All but a handful of the more than 1,400 missiles and mortars Islamic Jihad launched were shot down by Israel’s anti-missile weapons, landed in unpopulated areas or fell short in Gaza. Two people were killed in Israel, one of them a Gaza resident working near the border.
Hamas — which rules Gaza and is the largest and best-armed Islamist group there — stayed out of the conflict. Despite sharing the aim of Islamic Jihad and Tehran to destroy Israel and drive all Jews “from the river to the sea,” Hamas depends on a modus vivendi with the Israeli government to stay in power and is reluctant to directly confront Israel militarily, despite previous clashes, at least for now.
Some 20,000 Gaza residents have permits to work inside Israel, a big source of income in a territory with an official unemployment rate over 45%. With the agreement of Israeli authorities, the Qatar government sends $8.2 million a month, mostly for Hamas’ administration.
A new escalation would not be popular among most working people in Gaza, who suffer the consequences of every war with Israel and who are chafing under the Hamas regime’s brutal stifling of any dissent.
The latest clash occurs amid shifts taking place in the relations and alliances among rival powers in the region and worldwide, exacerbated by Moscow’s invasion of Ukraine.
The counterrevolutionary bourgeois-clerical regime in Iran has stepped up its anti-Israel rhetoric in the wake of reestablishing diplomatic relations between Tehran and the government of Saudi Arabia in March. While that accord reflects a weakening of U.S. influence, the Saudi monarchy seeks to remain a U.S. ally while reviving relations with Tehran and seeking to return the Bashar al-Assad regime in Syria to Arab League membership.
The Saudi royal family also played a key behind-the-scene role in encouraging the governments of the United Arab Emirates, Bahrain, Kosovo, Morocco and Sudan to establish diplomatic and trade relations with Tel Aviv in 2020.
The 22-member Arab League readmitted the Syrian regime this month. It was expelled in November 2011 after launching a bloody massacre against protests by working people demanding democratic rights and the fall of the regime.
Despite funding and arms from the governments of Saudi Arabia, Turkey and others, rival bourgeois opposition forces and Islamist militias were unable to topple Assad, who survived due to aid and military intervention from Moscow and Tehran. The Turkish government took advantage of the civil war to occupy part of Syrian territory and attack Kurdish groups on its border it sees as a threat. The Kurds used the war to establish autonomy in northern Syria and allied with Washington to defeat Islamic State.

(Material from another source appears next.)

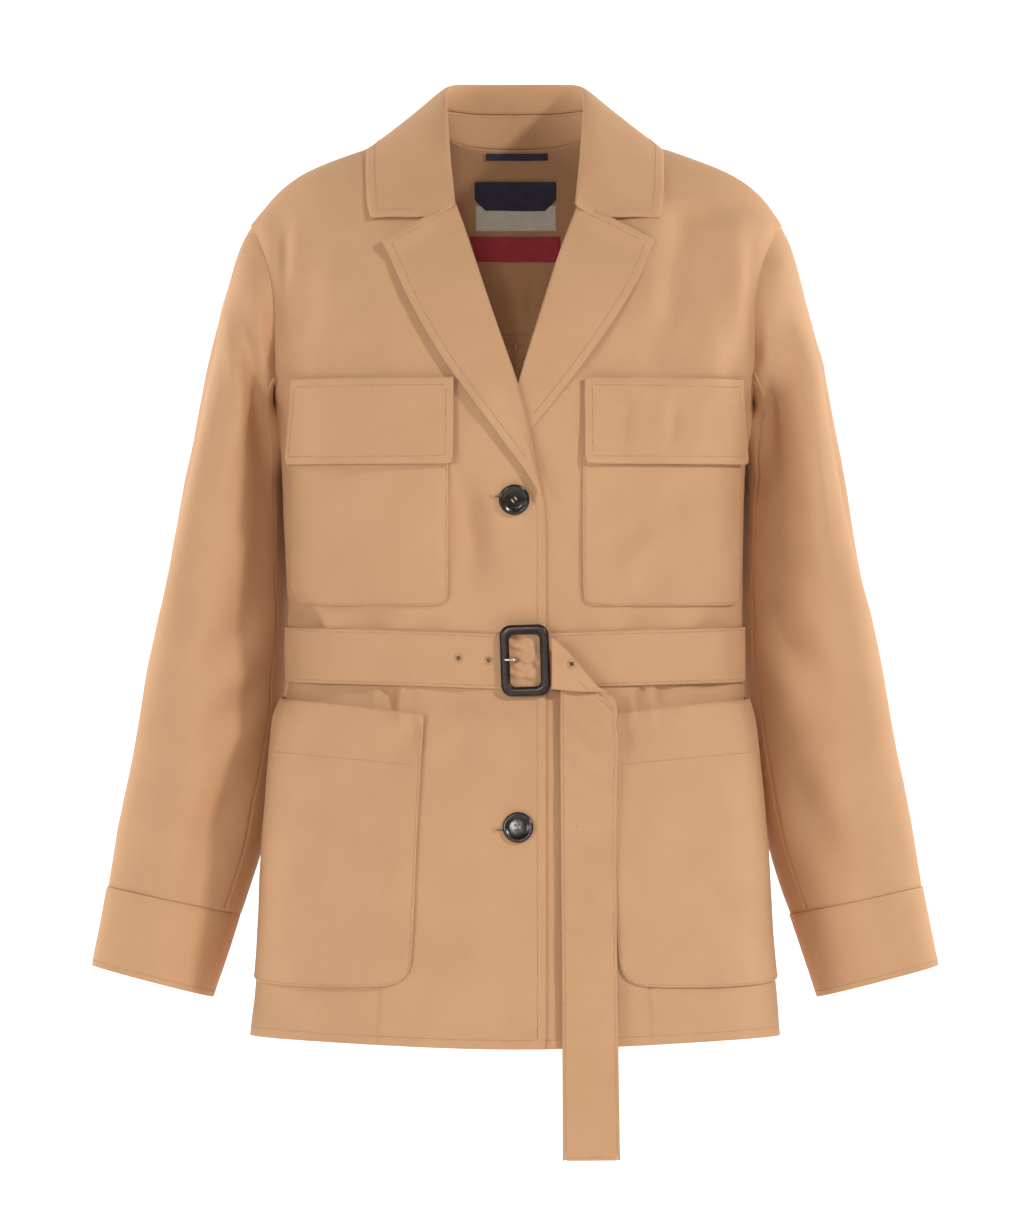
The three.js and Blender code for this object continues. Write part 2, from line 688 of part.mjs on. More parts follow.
// A hip pocket runs round the side; its mouth stands off the body.
function buildHipPocket(name, side) {
  const span = 185;
  const surface = (out) => (u, v) => {
    const corner = cornerRise(span * u, HIP.corner) + cornerRise(span * (1 - u), HIP.corner / 2);
    const top = lerp(HIP_TOP.inner, HIP_TOP.outer, u);
    const bottom = lerp(HIP_BOTTOM.inner, HIP_BOTTOM.outer, u) - 5 * Math.sin(HALF_TURN * u) + corner;
    const z = lerp(top, bottom, v);
    const innerX = side * lerp(HIP.innerTop, HIP.innerBottom, v);
    const angle = lerp(angleOf(innerX, z), side * degToRad(HIP.outerAngle), u);
    const mouth = HIP.lift * (1 - v) ** 3 * smoothstep(u, 0.05, 0.4) * (1 - smoothstep(u, 0.85, 1));
    return onBody(angle, z, LAY + mouth + out);
  };
  const columns = [0, 0.012, 0.04, 0.09, ...steps(12).slice(2, -1), 0.965, 1];
  const rows = [0, 0.05, 0.12, 0.25, 0.42, 0.6, 0.8, 1];
  add(name, wall({ columns, rows, outside: surface(WALL), inside: surface(0) }));
}

const beltLevel = (angle) => WAIST + BELT_RISE * Math.abs(Math.sin(angle / 2));
const beltLift = (x) => LAP * smoothstep(x, -56, -36) * (1 - smoothstep(x, 27, 50));

function buildBelt() {
  const surface = (out) => (degrees, height) => {
    const angle = degToRad(degrees);
    const z = beltLevel(angle);
    const place = onBody(angle, z, beltLift(bodyPoint(angle, z).x) + LAY + out);
    place.z = z + height * BELT_WIDTH;
    return place;
  };
  const columns = between(0, 360, steps(64)).slice(0, -1);
  const closer = columns.map((degrees) => degrees + 9 * Math.sin(degToRad(2 * degrees)));
  const rows = [-0.5, 0.5];
  add("belt", wall({ columns: closer, rows, outside: surface(DOUBLE), inside: surface(0), round: true }));
}

function buildTail() {
  const middle = (u, step) => {
    const x = lerp(read(TAIL, "upperX", step), read(TAIL, "lowerX", step), u);
    const z = lerp(read(TAIL, "upperZ", step), read(TAIL, "lowerZ", step), u);
    return onBody(angleOf(x, z), z, read(TAIL, "lift", step));
  };
  const rows = [0, 0.5, 1, 1.5, 1.8, 2.1, 2.3, 2.5, 2.7, 2.9, 3.2, 3.6, 4, 4.5, 5, 5.5, 6, 7, 8, 9, 10];
  add("belt_tail", wall({ columns: steps(3), rows, ...bothSides(middle, DOUBLE) }));
}

function roundedRectangle(path, width, height, radius) {
  const [x, y] = [width / 2 - radius, height / 2 - radius];
  path.absarc(x, y, radius, 0, HALF_TURN / 2);
  path.absarc(-x, y, radius, HALF_TURN / 2, HALF_TURN);
  path.absarc(-x, -y, radius, HALF_TURN, 1.5 * HALF_TURN);
  path.absarc(x, -y, radius, 1.5 * HALF_TURN, 2 * HALF_TURN);
  path.closePath();
  return path;
}

const buckleBack = () => {
  const beltFace = onBody(angleOf(BUCKLE.x, BUCKLE.z), BUCKLE.z, LAP + LAY + DOUBLE);
  return beltFace.y - GAP;
};

function buildBuckle() {
  const { width, height, bar, corner, thick, round } = BUCKLE;
  const shape = roundedRectangle(new THREE.Shape(), width - 2 * round, height - 2 * round, corner - round);
  const opening = [width - 2 * bar + 2 * round, height - 2 * bar + 2 * round];
  shape.holes.push(roundedRectangle(new THREE.Path(), ...opening, corner / 2 + round));
  const bevel = { bevelThickness: round, bevelSize: round, bevelSegments: 2 };
  const geometry = new THREE.ExtrudeGeometry(shape, { depth: thick, curveSegments: 4, ...bevel });
  geometry.translate(0, 0, round).rotateX(HALF_TURN / 2).rotateY(degToRad(-BUCKLE.tilt));
  const mesh = add("buckle_frame", geometry, LEATHER);
  mesh.position.set(BUCKLE.x, buckleBack() - 0.2, BUCKLE.z);
}

function buildProng() {
  const radius = 1.1;
  const front = -(BUCKLE.thick + 2 * BUCKLE.round + GAP + radius + 0.2);
  const left = BUCKLE.x - BUCKLE.width / 2;
  const path = new THREE.CatmullRomCurve3([
    new THREE.Vector3(left + 2.5, front, 0),
    new THREE.Vector3(left + BUCKLE.bar, front, 0),
    new THREE.Vector3(left + BUCKLE.bar + 3.5, front + 1.8, 0),
    new THREE.Vector3(left + BUCKLE.bar + 8.5, -radius - 0.1, 0),
  ]);
  const section = new THREE.Shape().absarc(0, 0, radius, 0, 2 * HALF_TURN);
  const options = { steps: 8, extrudePath: path, bevelEnabled: false, curveSegments: 4 };
  const mesh = add("buckle_prong", new THREE.ExtrudeGeometry(section, options), STEEL);
  mesh.position.set(0, buckleBack(), BUCKLE.z + 0.5);
}

function buildButton(name, [x, z]) {
  const { radius, thick, rim, dish } = BUTTON;
  const profile = [
    [0, 0],
    [radius - 2, 0],
    [radius - 0.4, 0.9],
    [radius, 1.9],
    [radius - 0.9, thick],
    [radius - rim, thick - dish],
    [0, thick - dish - 0.2],
  ].map(([r, h]) => new THREE.Vector2(r, h));
  const angle = angleOf(x, z);
  const mesh = add(name, new THREE.LatheGeometry(profile, 20), HORN);
  const normal = bodyNormal(angle, z);
  mesh.quaternion.setFromUnitVectors(new THREE.Vector3(0, 1, 0), normal);
  mesh.position.copy(onBody(angle, z, lapLift(x, z) + 2 * GAP));
}

function buildLabel(name, { middle, width, top, bottom, off, colour }) {
  const surface = (out) => (u, v) => {
    const x = middle + width * (u - 0.5);
    const z = lerp(bottom, top, v);
    return onBody(angleOf(x, z, true), z, -WALL - off - out);
  };
  const material = new THREE.MeshStandardMaterial({ color: colour, roughness: 0.8, metalness: 0 });
  const shape = { columns: steps(4), rows: steps(1), outside: surface(0), inside: surface(LABEL_WALL) };
  add(name, wall(shape), material);
}

buildFront("front_right", -1, EDGE_RIGHT, lapLift);
buildFront("front_left", 1, EDGE_LEFT, () => 0);
buildBack("back_right", -1);
buildBack("back_left", 1);
buildYoke();
buildLapel("lapel_right", LAPEL_RIGHT, lapLift, rightStand);
buildLapel("lapel_left", LAPEL_LEFT, () => 0, leftStand);
buildCollar();
for (const [word, side] of [["right", -1], ["left", 1]]) {
  buildSleeve(word, side);
  const { pocket, flap } = CHEST_EDGES[word];
  buildPatch(`chest_pocket_${word}`, pocket, CHEST, LAY, 6);
  buildPatch(`chest_flap_${word}`, flap, FLAP, 2 * LAY + WALL, 4);
  buildHipPocket(`hip_pocket_${word}`, side);
}
buildBelt();
buildTail();
buildBuckle();
buildProng();
for (const [name, place] of Object.entries(BUTTONS)) buildButton(name, place);
for (const [name, label] of Object.entries(LABELS)) buildLabel(name, label);

export default jacket;
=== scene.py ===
# %% [markdown]
# # A belted cotton jacket
# A field jacket of camel cotton gabardine, filled out as it is worn, with nobody in it.
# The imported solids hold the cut: each sewn piece is one wall. This script gives every wall its fine
# shape, its cloth and its sewing, and leaves each piece exactly where the frame has it. X runs to
# the wearer's left, and the front faces -Y.

import math

import bmesh
import bpy
import numpy as np
from mathutils import Matrix, Vector, noise
from mathutils.bvhtree import BVHTree
from mathutils.kdtree import KDTree


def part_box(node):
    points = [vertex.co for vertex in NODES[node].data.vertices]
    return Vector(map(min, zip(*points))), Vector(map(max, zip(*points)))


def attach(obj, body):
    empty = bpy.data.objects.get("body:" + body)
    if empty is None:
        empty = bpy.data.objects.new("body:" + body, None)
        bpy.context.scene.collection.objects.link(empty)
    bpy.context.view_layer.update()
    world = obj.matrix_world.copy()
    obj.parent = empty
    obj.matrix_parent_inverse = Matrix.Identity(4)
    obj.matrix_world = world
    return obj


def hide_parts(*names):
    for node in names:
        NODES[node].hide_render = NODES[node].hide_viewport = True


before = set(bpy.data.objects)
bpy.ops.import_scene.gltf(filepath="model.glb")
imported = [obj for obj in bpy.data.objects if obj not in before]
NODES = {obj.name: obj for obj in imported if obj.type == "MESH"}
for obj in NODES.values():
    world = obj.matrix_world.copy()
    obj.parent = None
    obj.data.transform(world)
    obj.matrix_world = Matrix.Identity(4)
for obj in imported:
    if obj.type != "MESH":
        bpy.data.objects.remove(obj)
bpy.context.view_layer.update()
MM = 0.001
print("CAD nodes:", len(NODES))

# %% [markdown]
# ## The camera
# The jacket was photographed from straight in front with a long lens, so that near and far parts keep
# almost the same size. A level camera 12 m away gives that. Its lens is worked out from the height
# that the picture covers.

# %% The camera
PICTURE_HEIGHT = 1232  # pixels
SCALE = 0.82 * MM  # one pixel of the picture, at the jacket's middle
CAMERA_DISTANCE = 12.0
PICTURE_MIDDLE = Vector((-2.5 * MM, 0, -384 * MM))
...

3.6 million Syrian refugees in Turkey
More than 300,000 civilians were killed during the war in Syria and 14 million Syrians — out of a prewar population of 23 million — fled their homes. While 6.8 million are “displaced” inside Syria, others left the country, including more than 3.6 million now in Turkey.
Both Turkish President Recep Tayyip Erdogan and his opponent, Kermal Kilicdaroglu, caught up in a hotly contested presidential election, say they want to send the refugees back. It’s no secret that Washington favors Kilicdaroglu, hoping an opposition victory would spark a shift from Erdogan’s growing relations with Moscow.
Assad has conditions for accepting the refugees’ return — Turkish troops out of northern Syria. The foreign ministers of Turkey, Russia, Iran and Syria met in Moscow May 12 to try to reach some agreement.
While Beijing helped “broker” the Saudi-Iran deal — looking for purchase in the area — and Moscow is trying to do the same in easing tensions between the Syrian and Turkish regimes, neither one has the military or economic clout to take the place of U.S. imperialism, still the predominant foreign power in the region. While Washington’s weakened role has increased the jockeying among rival powers, the new diplomatic agreements between the regimes in Iran, Turkey, Beijing, Moscow and Saudi Arabia doesn’t mean they have broader common interests.
Rivals compete in Lebanon
That’s certainly true in Lebanon, where the government reels from crisis to crisis, and the country has been without a president since October.
Tehran wants the next president to be someone allied with its close ally, the Shiite-based Hezbollah, the most powerful armed group in the country. Both the Saudi and U.S. governments object to this.
Meanwhile, the deep crisis facing working people there continues. In the year leading up to June 2022 food prices soared 332%. And there remain an estimated 1.4 million Syrian refugees in Lebanon.